Existen numerosas influencias negativas que desvían nuestros pensamientos y acciones de nuestros objetivos. Experimentamos solo un rango limitado de acciones libres y consistencias en la cognición, debido a las influencias internas y externas. Por ejemplo, nuestras emociones pueden influir en nuestros pensamientos sobre otras personas. Gottman (1999) menciona la «anulación del sentimiento negativo», que sucede cuando emociones negativas como el odio o la desconfianza filtran la interacción positiva en nuestras relaciones interpersonales. Por ejemplo, estas emociones pueden enturbiar la comunicación entre cónyuges, o entre padres e hijos. De esta manera, una persona no vería las dimensiones positivas de las palabras, hechos o intenciones, de su esposa o esposo. En casos graves, incluso los recuerdos pueden distorsionarse. También se produce una «anulación del sentimiento positivo» cuando las emociones positivas filtran las interacciones interpersonales negativas. Asimismo, los desórdenes biológicos, psicológicos o sociológicos pueden llevar a la pérdida o disminución de la capacidad racional de una persona para conseguir controlar sus emociones, cogniciones o acciones.

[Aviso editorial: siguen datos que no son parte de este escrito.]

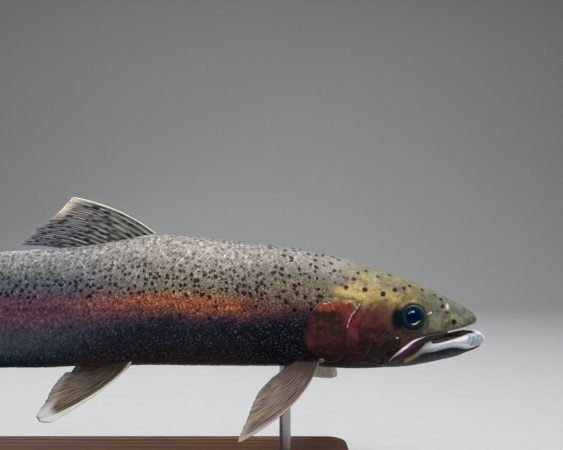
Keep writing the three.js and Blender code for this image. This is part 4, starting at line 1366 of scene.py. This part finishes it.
def buildBoard():
    v = standValues
    length, width, height = (value * mm for value in v["size"])
    board = newPiece("stand_board", bpy.ops.mesh.primitive_cube_add, size=1)
    setPoints(board, pointsOf(board) * (length, width, height) + (0, 0, height / 2))
    upright = board.modifiers.new("corners", "BEVEL")
    board.data.attributes.new("bevel_weight_edge", "FLOAT", "EDGE")
    weights = board.data.attributes["bevel_weight_edge"].data
    for edge, weight in zip(board.data.edges, weights):
        a, b = (board.data.vertices[k].co for k in edge.vertices)
        weight.value = 1.0 if abs(a.z - b.z) > height / 2 else 0.0
    upright.limit_method = "WEIGHT"
    upright.width, upright.segments = v["corner"] * mm, v["cornerSteps"]
    applyModifier(board, upright)
    inEdit(board, lambda: bpy.ops.mesh.select_all(action="DESELECT"))
    for face in board.data.polygons:
        face.select = abs(face.normal.z) > 0.9
    bpy.ops.object.mode_set(mode="EDIT")
    bpy.ops.mesh.select_mode(type="FACE")
    bpy.ops.mesh.bevel(offset=v["edge"] * mm, segments=v["edgeSteps"], affect="EDGES")
    bpy.ops.object.mode_set(mode="OBJECT")
    for face in board.data.polygons:
        face.select = face.normal.z > 0.99
    bpy.ops.object.mode_set(mode="EDIT")
    for thickness, depth in v["groove"]:
        bpy.ops.mesh.inset(thickness=thickness * mm, depth=depth * mm)
    bpy.ops.object.mode_set(mode="OBJECT")
    smoothUpTo(board, 30)
    board.data.materials.append(paintWalnut())
    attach(board, "root")
    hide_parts("stand_base")


def paintWalnut():
    startPaint("walnut_board", Roughness=0.45, Specular_IOR_Level=0.12)
    where = objectPlace()[0]
    wood = stretched(where, (3.0, 26.0, 26.0), Location=(0.3, 0.2, 0))
    bow = grain(wood, 1.2, 4)
    rings = addNode("ShaderNodeTexWave", {"Vector": wood, "Scale": 1.3, "Distortion": 5.0, "Detail": 3.0,
                                          "Detail Scale": 1.4}, "Fac", bands_direction="Y")
    figure = rings * 0.55 + bow * 0.5
    dark = smooth(grain(stretched(where, (60, 1400, 1400)), 1.0, 2), 0.42, 0.3)
    colour = ramp(figure, {0.15: (44, 26, 16), 0.45: (72, 44, 28), 0.7: (98, 63, 40), 0.95: (58, 36, 24)})
    return finishPaint(blend(dark * 0.6, colour, (30, 19, 13)), (figure - dark, 0.0001, 0.35),
                       smooth(bow, 0.3, 0.7, 0.38, 0.5))


def paintSteel():
    startPaint("brushed_steel", Metallic=1.0, Roughness=0.28)
    brushed = grain(stretched(objectPlace()[0], (260, 260, 5200)), 1.0, 3)
    return finishPaint(ramp(brushed, {0.3: (148, 150, 152), 0.7: (196, 197, 198)}), (brushed, 0.00005, 0.4),
                       smooth(brushed, 0.3, 0.7, 0.2, 0.4))


def buildRods():
    v = standValues
    steel = paintSteel()
    top = v["size"][2]
    radius, collar, tall = v["rodRadius"], v["collarRadius"], v["collarHeight"]
    for label, at in zip(("front", "rear"), v["rodAt"]):
        low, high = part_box("stand_rod_" + label)
        centre = ((low.x + high.x) / 2 / mm, (low.y + high.y) / 2 / mm)
        belly = float(sectionAt("body", np.array([at]))[1][0]) + form["snoutZ"]
        profile = [(0, top - 3), (collar, top - 3), (collar, top + tall * 0.45),
                   (collar - 0.5, top + tall * 0.75), (collar - 1.6, top + tall * 0.95),
                   (radius + 2.6, top + tall), (radius + 1.0, top + tall + 1.2), (radius, top + tall + 2.6),
                   (radius, belly - 20), (radius, belly - 9), (radius, belly + 1.5),
                   (radius - 0.4, belly + 2), (0, belly + 2)]
        rod = turnedPiece("stand_rod_" + label + "_steel", profile, 48,
                          lambda x, y, z: np.stack([centre[0] + x, centre[1] + y, z], -1) * mm)
        smoothUpTo(rod, 35)
        rod.data.materials.append(steel)
        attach(rod, "root")
        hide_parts("stand_rod_" + label)


buildBoard()
buildRods()
print("stand done")


# floor, lights and camera
studioValues = {
    "camera": (0.09955, -0.520, 0.1831), "lens": 47.5,
    "floor": (164, 166, 167), "world": (0.62, 0.66, 0.70), "worldStrength": 0.2,
    # the paper in metres: where it starts, its width and length, the run up to its bend, and the bend's
    # run and radius
    "paper": {"front": -1.5, "width": 6, "length": 4.2, "flat": 2.6, "bend": 0.8, "radius": 0.5},
    "lamps": [  # place, aim, size, power, colour
        ("overhead", (0.05, 0.02, 1.15), (0, 0, 0.1), 1.1, 24.0, (1.0, 0.99, 0.98)),
        ("front", (0.5, -0.9, 0.95), (0.05, 0, 0.13), 0.8, 3.4, (1.0, 0.97, 0.93)),
        ("rear", (-0.6, 0.8, 0.9), (0, 0, 0.12), 0.8, 4.0, (0.92, 0.96, 1.0)),
    ],
}


def buildStudio():
    v = studioValues

    def sweep(a, b):  # a paper floor that curves up into a wall
        paper = v["paper"]
        flat, radius = paper["flat"], paper["radius"]
        run = b * paper["length"]
        turn = np.clip(run - flat, 0, paper["bend"]) / paper["bend"] * math.pi / 2
        wall = np.maximum(run - flat - paper["bend"], 0)
        y = np.where(run < flat, run, flat + radius * np.sin(turn)) + paper["front"]
        z = np.where(run < flat, 0, radius * (1 - np.cos(turn)) + wall)
        return np.stack([(a - 0.5) * paper["width"], y, z - 0.0002], -1)
    floor = surfaceGrid("studioFloor", 4, 84, sweep)
    smoothShade(floor)
    startPaint("studio_paper", Roughness=0.85)
    tooth = grain(objectPlace()[0], 60, 3)
    floor.data.materials.append(finishPaint(blend(tooth, v["floor"], tuple(c + 6 for c in v["floor"]))))

    world = bpy.data.worlds.new("studioWorld")
    world.use_nodes = True
    sky = world.node_tree.nodes["Background"].inputs
    sky["Color"].default_value, sky["Strength"].default_value = v["world"] + (1,), v["worldStrength"]
    bpy.context.scene.world = world
    for label, spot, aim, size, power, colour in v["lamps"]:
        lamp = bpy.data.lights.new(label, "AREA")
        lamp.energy, lamp.size, lamp.color = power, size, colour
        holder = addObject(label, lamp)
        holder.location = spot
        holder.rotation_euler = (Vector(aim) - Vector(spot)).to_track_quat("-Z", "Y").to_euler()
    lens = bpy.data.cameras.new("camera")
    lens.sensor_width, lens.lens = 36, v["lens"]
    camera = addObject("camera", lens)
    camera.location, camera.rotation_euler = v["camera"], (math.radians(90), 0, 0)
    bpy.context.scene.camera = camera
    bpy.context.scene.view_settings.view_transform = "Standard"


buildStudio()
print("studio done")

Esta pérdida o reducción del control es también el resultado de lo que los cristianos reconocen como los efectos persistentes del pecado personal, social y original.

¿CUÁLES SON LOS LÍMITES Y VENTAJAS DEL AUTOCONTROL?

Debido a la caída del ser humano, la adquisición de virtudes que nos permiten dominar nuestras acciones también requiere la ayuda de las otras capacidades. Mientras que la sabiduría práctica se completa solo a través de la acción racional, también necesita el apoyo de las virtudes de la voluntad y las virtudes de las capacidades emocionales. Por ejemplo, las virtudes de las emociones (como la templanza o el autocontrol) requieren no solo tiempo y esfuerzo para desarrollarse sino también la ayuda de la razón, así como de la voluntad, la emoción, junto con la ayuda de los demás. Aunque el crecimiento en la virtud es ayudado por la gracia de Dios (CIC 2000, §1811), el desarrollo del autocontrol suele ir acompañado de una continua lucha interior (Rom 7:15-25). No obstante, es una experiencia común percibir que los seres humanos podemos desarrollar la capacidad de ejercer pensamientos responsables y llevar a cabo actos libres. Guiados por la razón correcta (pero no sin el esfuerzo ni sin el apoyo de la voluntad y la emoción), las personas podemos controlar directa e indirectamente nuestros pensamientos y acciones. Fuentes bíblicas y clásicas (Rom 1-2; Aristóteles, ca. 350 a. C./1941c; Platón, ca. 360 a. C./1961a), así como estudios recientes (Bandura, 1997; Damasio, 2010; Kahneman, Slovic y Tversky, 1982) coinciden en que los seres humanos pueden regularse a sí mismos de esta manera, aunque el autocontrol pueda ser incompleto y no satisfaga las expectativas propias, o de los demás. Además, por otra parte, la capacidad de control de uno mismo no es necesariamente proporcional a las medidas de inteligencia. Por ejemplo, un estudio empírico sobre la «autodisciplina» en los adolescentes (Duckworth y Seligman, 2005) determinó que los niveles de autocontrol entre los estudiantes de octavo grado eran un mejor predictor del rendimiento escolar que el coeficiente intelectual. El estudio llegó a la conclusión de que los niños que no hacían ejercicio de autodisciplina lograban un desarrollo más limitado de su potencial intelectual.